Researchers from RAND Education and the National Center on Performance Initiatives at Vanderbilt University examined student test scores and administrative data; conducted teacher, school staff, and administrator surveys; and interviewed school administrators, staff members, program sponsors, and union and district officials.

The researchers found that the program did not improve student achievement or affect teachers' reported behaviors or attitudes, perhaps in part because conditions needed to motivate staff were not achieved and because of the high level of accountability already present for participating and non-participating schools.

Among the key findings:

* Overall, the program had no positive effects on student achievement at any grade level. Researcher analysis of student achievement on the state's accountability tests found no positive effects overall for students attending elementary, middle or K-8 schools in years one through three, and for high school students during the first two years of the program.
* The program did not lead to improvements on elementary, middle and high school progress report scores. The study found no statistically significant differences between scores of Schoolwide Performance Bonus Program treatment and control schools and between schools that participated in Schoolwide Performance Bonus Program each year (regardless of random assignment) and other eligible schools.
* Researchers found no differences between the reported teaching practices, effort and attitudes of teachers in treatment schools and those of the control group.
* Several key conditions that theory suggests are necessary for performance-based incentive programs to change behaviors (e.g., understanding, buy-in for the bonus criteria, perceived value of bonus, perceived fairness) did not take root in all schools.
* Other accountability incentives—such as receiving a high progress report grade or achieving adequate yearly progress targets—and intrinsic motivation were deemed by many teachers as more salient than financial rewards.
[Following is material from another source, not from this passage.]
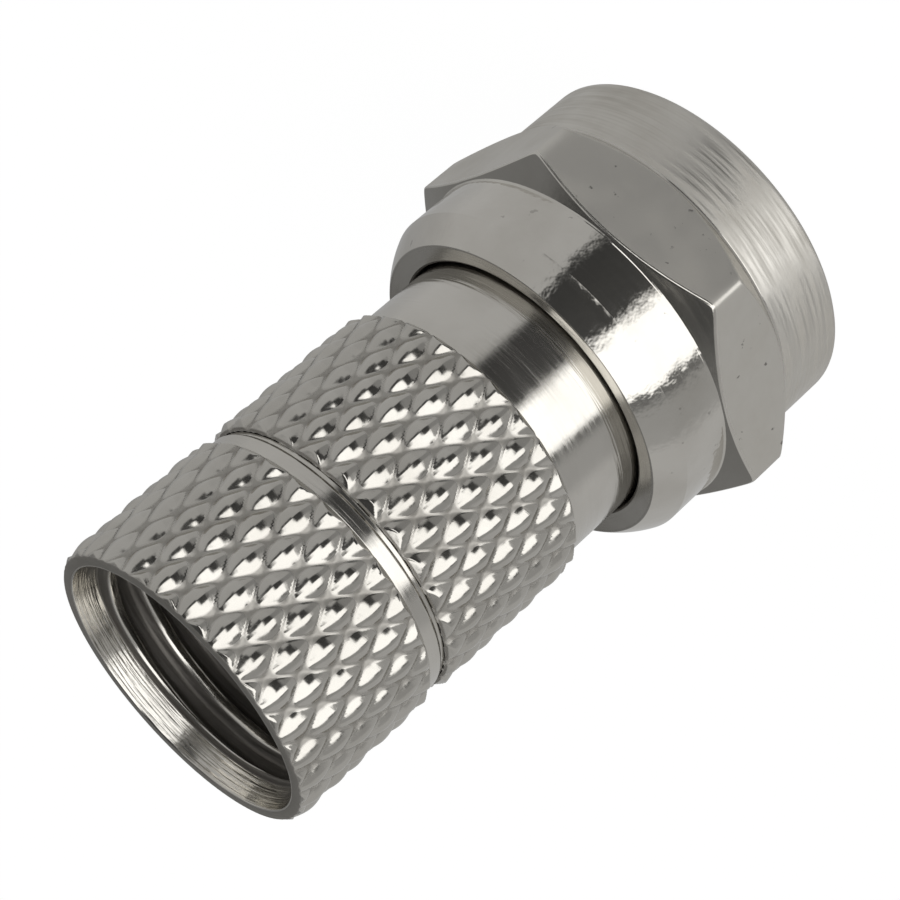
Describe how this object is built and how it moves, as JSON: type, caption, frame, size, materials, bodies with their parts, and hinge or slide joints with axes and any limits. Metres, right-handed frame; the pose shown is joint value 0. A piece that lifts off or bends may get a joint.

Researchers also found that a majority of the schools disseminated the bonuses equally among staff, despite program guidelines granting school committees the flexibility to distribute the bonus shares as they deemed fit.

"Other research and theory suggests that for bonus programs to be effective in improving student performance, there must be a high level of understanding of the program and bonus criteria, educators must have 'buy-in,' and they need to view bonuses as large enough to motivate extra effort, " said Marsh, adjunct researcher at RAND and visiting associate professor at the University of Southern California. "These characteristics were lacking in many schools participating in the New York City program, and were a key reason why some educators said the program did not influence them to change their behavior."

The research was conducted by RAND Education, a unit of the RAND Corporation, and National Center on Performance Initiatives partners at Vanderbilt University. Funding to carry out the work was provided by the New York City Fund for Public Schools and National Center on Performance Initiatives.